Le cours de la livre sterling a perdu plus d’un pourcent après l’annonce du report du vote sur le Brexit par Theresa May, lundi 10 décembre. / DANIEL SORABJI / AFP

Les courtiers en devise sont désormais suspendus aux convulsions de la Chambre des communes. En même temps que Theresa May annonçait lundi 10 décembre le report sine die du vote du Parlement britannique sur l’accord de retrait de l’Union européenne, la livre sterling chutait assez lourdement, perdant plus de 1 %.

Ce nouveau déclin fait suite à une glissade progressive depuis un mois et la monnaie britannique est désormais à son plus bas niveau depuis dix-huit mois face au dollar, à 1,25. Face à l’euro, elle retrouve l’un de ses planchers historiques, à 1,10. Face à un panier de grandes devises, la livre sterling est désormais seulement 4-5 % au-dessus du plus bas de son histoire, d’après les calculs de Nomura, une banque japonaise (les deux points les plus bas ayant été atteints après la crise financière de 2008 et la récession de 1992).

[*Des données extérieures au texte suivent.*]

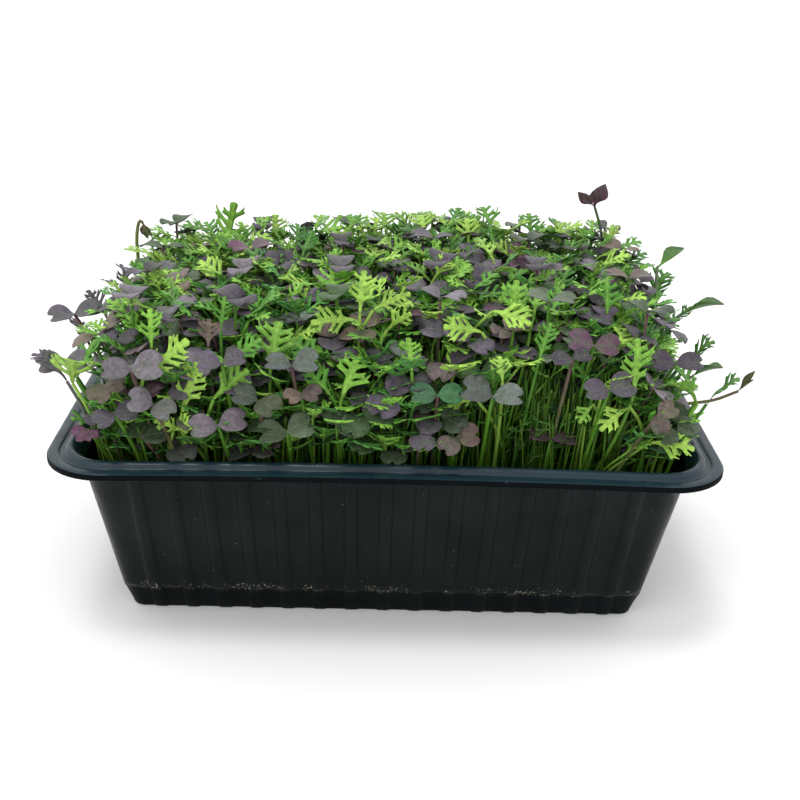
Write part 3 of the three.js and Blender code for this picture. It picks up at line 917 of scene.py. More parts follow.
    def _fork(self, piece: bpy.types.Object, sign: int, size: float, lean: float, draw: Draw) -> None:
        """Parts the picked end edge in two and draws each half out its own way.

        Args:
            piece: the leaf.
            sign: the side of the rib, 1 or -1.
            size: the lobe's length.
            lean: how far the lobe leans forward.
            draw: the draw of small differences.
        """
        bpy.ops.mesh.subdivide(number_cuts=1)
        sheet = bmesh.from_edit_mesh(piece.data)
        ends = [tuple(sum((vertex.co for vertex in edge.verts), Vector()) / 2) for edge in sheet.edges if edge.select]
        ends.sort(key=lambda end: end[0])
        for k, end in enumerate(ends):
            bpy.ops.mesh.select_all(action="DESELECT")
            sheet = bmesh.from_edit_mesh(piece.data)
            near = min((edge for edge in sheet.edges if len(edge.link_faces) == 1),
                       key=lambda edge: (sum((v.co for v in edge.verts), Vector()) / 2 - Vector(end)).length)
            near.select = True
            sheet.select_flush(False)
            bmesh.update_edit_mesh(piece.data)
            share = draw.between(0.16, 0.3)
            dx = size * share * (lean + (0.5 if k else -0.4))
            self._draw_out(piece, dx, sign * size * share * (0.75 if k else 1.0), 0.8)


class Look(IntEnum):
    """The places of a seedling piece's materials."""

    MUSTARD = 0
    MIZUNA = 1
    STEM = 2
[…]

De quoi provoquer de l’humour noir chez les traders. « L’opinion est désormais divisée pour savoir qui a l’avenir le plus noir : la livre sterling en difficulté ou la première ministre britannique assiégée », lance David Lamb, patron de la division de courtage chez Fexco Corporate Payments, un spécialiste du transfert international d’argent.

« Tous les scénarios mènent à une impasse »

En prenant un peu de recul pourtant, la chute de ces derniers jours ne représente qu’un épiphénomène parmi les soubresauts qui agitent la livre sterling depuis le référendum sur le Brexit. Dans les semaines qui ont suivi le vote de juin 2016, la monnaie britannique a perdu 15 %. Depuis, elle oscille à l’intérieur d’une fourchette stable, au gré des négociations de l’interminable processus du retrait de l’Union européenne du Royaume-Uni.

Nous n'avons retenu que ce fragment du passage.